Le Sénégal ne peut se targuer d’être absolument immunisé contre ces vents de folie qui ont eu à s’emparer de certains pays africains frères, où des franges entières de leurs sociétés ont eu à souffrir le martyr de la stigmatisation et de l’ostracisme. Nous ne sommes qu’un modeste pan, parmi tant d’autres, de la société africaine, avec ses blessures ancestrales mal cicatrisées, ses réminiscences tribales imparfaitement refoulées et ses handicapantes tares congénitales, qui auront marqué sa longue et douloureuse évolution. Lesquels écarts auront également caractérisé, en leur temps, ces sociétés dites «civilisées» qui ont eu, par exemple, à souffrir dans leurs chairs des impitoyables persécutions d’une Eglise inquisitrice médiévale, dont les battues multiséculaires auront irrémédiablement conduits au bûcher maints «hérétiques» et autres «suppôts du Diable»…

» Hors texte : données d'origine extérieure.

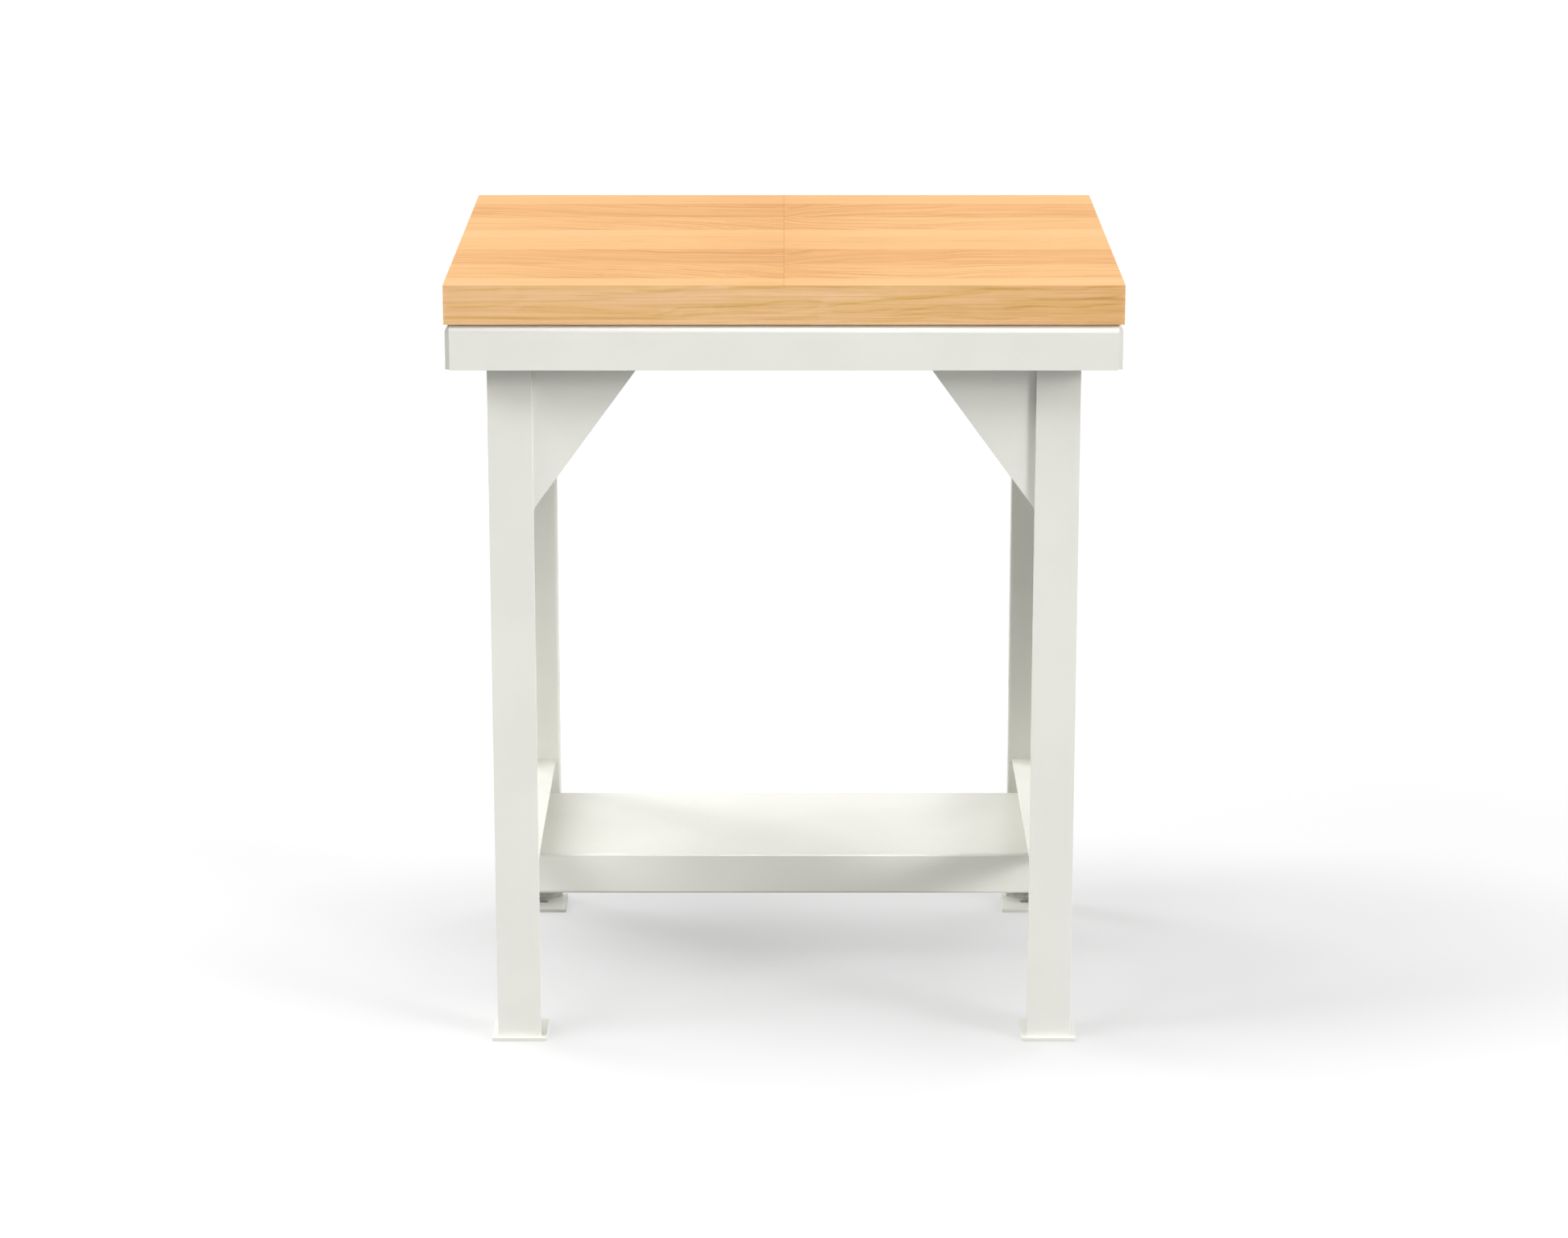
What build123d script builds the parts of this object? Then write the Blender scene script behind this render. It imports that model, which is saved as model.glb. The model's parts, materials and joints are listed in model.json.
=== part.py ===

Chaque peuple a eu à étrenner son épreuve du feu, avant de se découvrir peu à peu une conscience nouvelle, faite d’une meilleure acceptation de l’Autre, dans une dynamique de «commun vouloir de vie commune». Dans une ère surtout marquée par une incoercible globalisation qui, par la magie des Nouvelles technologies de l’Information et de la communication (Ntic), aura métamorphosé notre prétentieux globe terrestre en un certain «Village planétaire» – ainsi qualifié, à juste raison, par le regretté intellectuel canadien Herbert Marshall Mc Luhan, dans son célèbre ouvrage «The Medium is the Message», prévenant ainsi des effets de la mondialisation dans le quotidien des terriens que nous sommes.
C’est indéniable, les peuples se sont considérablement rapprochés les uns des autres. Un brassage intellectuel et culturel s’est imposé de lui-même, rendant plus tangible cette notion de «Civilisation de l’Universel», si chère au premier président de la République du Sénégal, Léopold Sedar Senghor – qui l’aura théorisé une décennie avant le canadien Mc Luhan !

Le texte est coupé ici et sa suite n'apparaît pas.